Toutefois, l’imposition de clauses d’exclusivité trop strictes peut aussi présenter des risques pour le franchiseur. Une dépendance excessive des franchisés peut fragiliser le réseau en cas de difficultés d’approvisionnement ou de hausse des prix. De plus, des clauses jugées abusives par les tribunaux peuvent entraîner des contentieux coûteux et nuire à l’image de l’enseigne.
Évolutions et perspectives
La pratique des clauses d’exclusivité dans les contrats de franchise connaît des évolutions notables. Face à la digitalisation croissante du commerce, de nouvelles formes d’exclusivité émergent, notamment concernant la vente en ligne. Les franchiseurs doivent adapter leurs contrats pour prendre en compte ces nouveaux canaux de distribution tout en préservant la cohérence de leur réseau.
La jurisprudence tend à adopter une approche de plus en plus nuancée concernant ces clauses. Les tribunaux examinent attentivement leur proportionnalité et leurs effets concrets sur le marché. Cette évolution incite les franchiseurs à élaborer des clauses plus flexibles et mieux adaptées aux spécificités de chaque franchisé.
L’Union européenne envisage également de réviser ses règles sur les restrictions verticales. Ces changements pourraient avoir un impact significatif sur la rédaction et l’application des clauses d’exclusivité dans les contrats de franchise. Les acteurs du secteur devront rester vigilants pour adapter leurs pratiques à ce cadre réglementaire en mutation.

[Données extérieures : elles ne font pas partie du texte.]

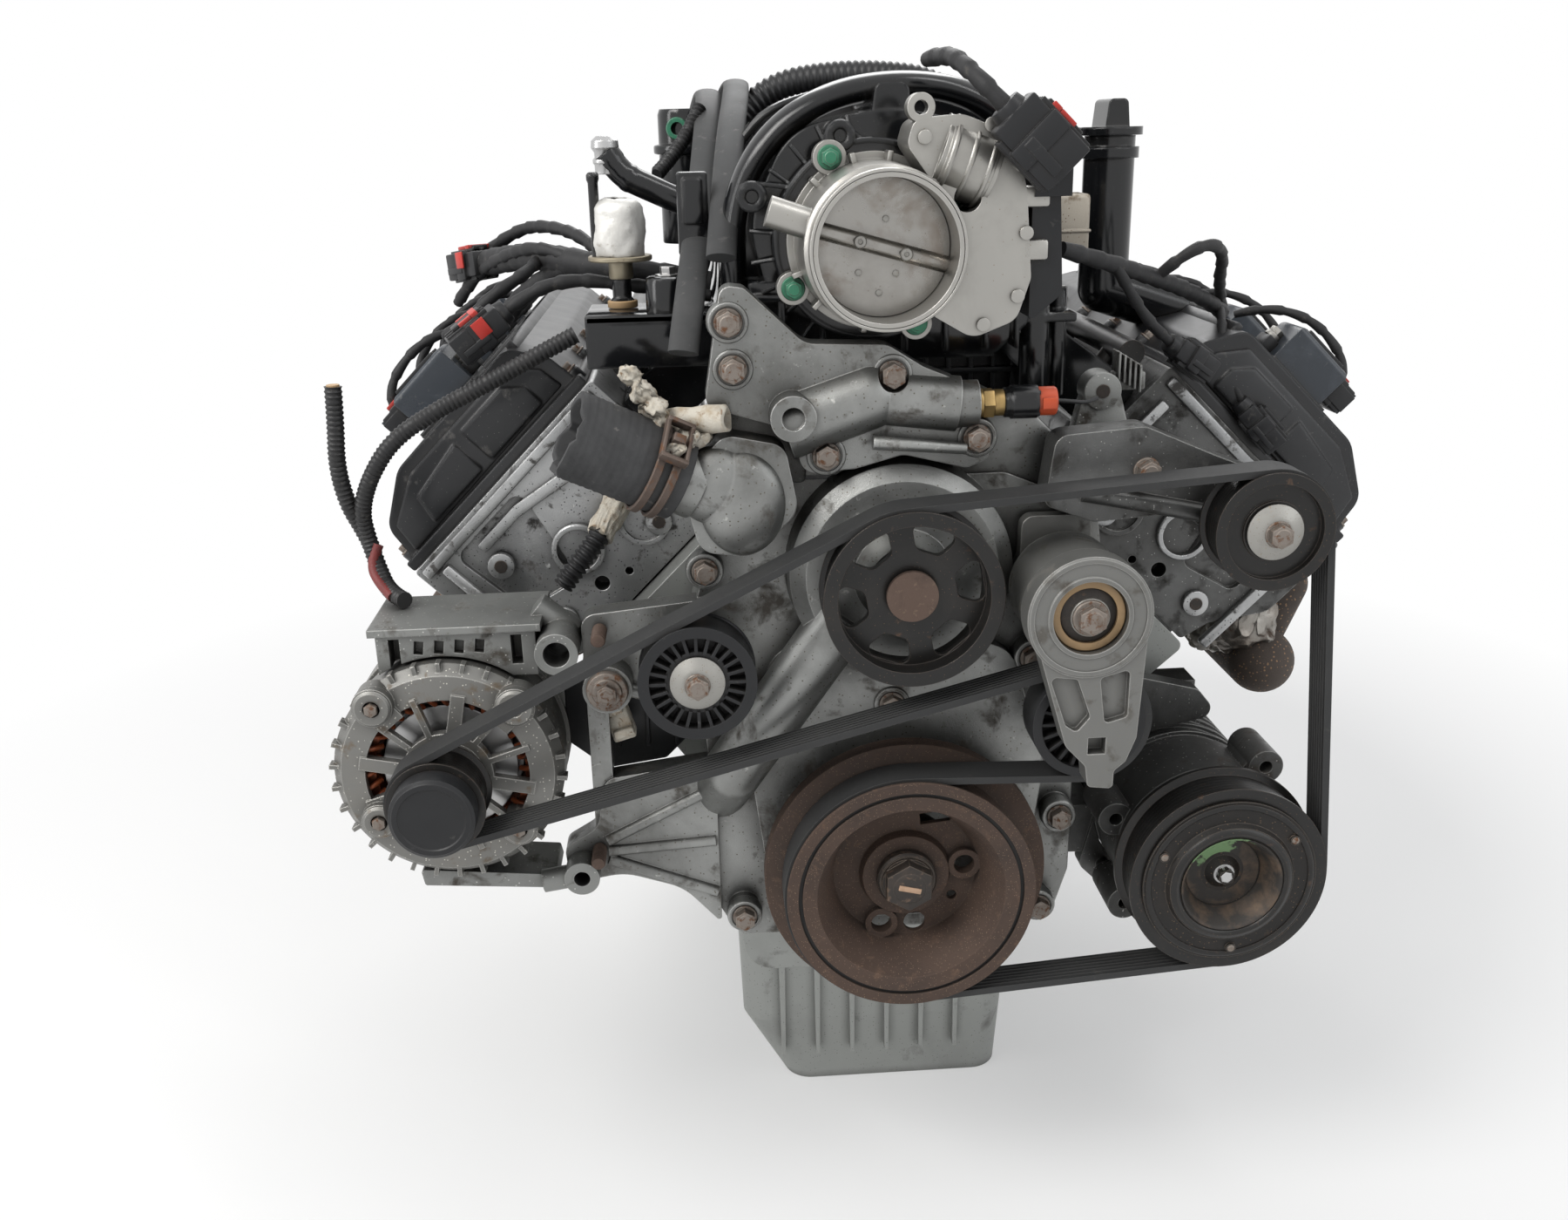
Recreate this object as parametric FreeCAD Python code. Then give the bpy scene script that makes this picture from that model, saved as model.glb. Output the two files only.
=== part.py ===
import FreeCAD, Part
import math
import os

# A complete ninety-degree pushrod V8 with its front accessory drive.  Millimetres.
# Frame: origin on the crank axis at the flexplate's rear face, +Y to the rear, +X to the
# right of someone facing the front of the engine, +Z up.

# ---- cylinders and crank train
bore = 99.5
stroke = 90.9
bore_pitch = 113.3
bank_angle = 45.0
bank_stagger = 22.0
deck_height = 235.0
compression_height = 31.6
crown_drop = 0.05
rod_length = deck_height - stroke / 2 - compression_height - crown_drop
piston_skirt = 24.0
piston_clearance = 0.04
wrist_pin_r = 12.0
main_r = 32.5
main_width = 25.0
crankpin_r = 27.0
counterweight_r = 78.0
bearing_clearance = 0.03
rod_width = 23.5
small_end_r = 18.0
snout_r = 22.0
crank_flange_r = 50.0
cam_height = 133.0
cam_journal_r = 27.0
cam_base_r = 17.0
cam_lift = 7.0
crank_teeth = 21
sprocket_pitch_r = 28.0
sprocket_width = 12.0
chain_thickness = 8.0
chain_clearance = 4.0

# ---- block, pan and flexplate
block_front = -500.0
block_rear = -14.0
throw_offset = 73.0
pan_rail_z = -70.0
skirt_half = 118.0
valley_z = 172.0
bank_outer = 76.0
bank_inner = 68.0
pan_flange = 12.0
pan_wall = 5.0
pan_half = 112.0
pan_shallow_z = -150.0
sump_bottom_z = -272.0
sump_front = -472.0
sump_rear = -170.0
sump_left = -112.0
sump_right = 104.0
mount_pad_y = -290.0
mount_pad_pitch_y = 90.0
mount_pad_pitch_z = 56.0
mount_hole_r = 5.0
mount_hole_depth = 16.0
bell_pitch_x = 330.0
bell_pitch_z = 110.0
bell_hole_r = 5.5
flexplate_r = 152.0
flexplate_thickness = 4.0
converter_pcd = 276.0
converter_hole_r = 5.3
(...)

Les clauses d’exclusivité demeurent un pilier des contrats de franchise, mais leur mise en œuvre requiert un équilibre délicat. Entre protection du réseau et respect de la liberté commerciale, ces dispositions cristallisent les enjeux complexes de la relation franchiseur-franchisé. Leur évolution reflète les mutations profondes du paysage économique et juridique, appelant à une réflexion constante sur leur pertinence et leur adaptation.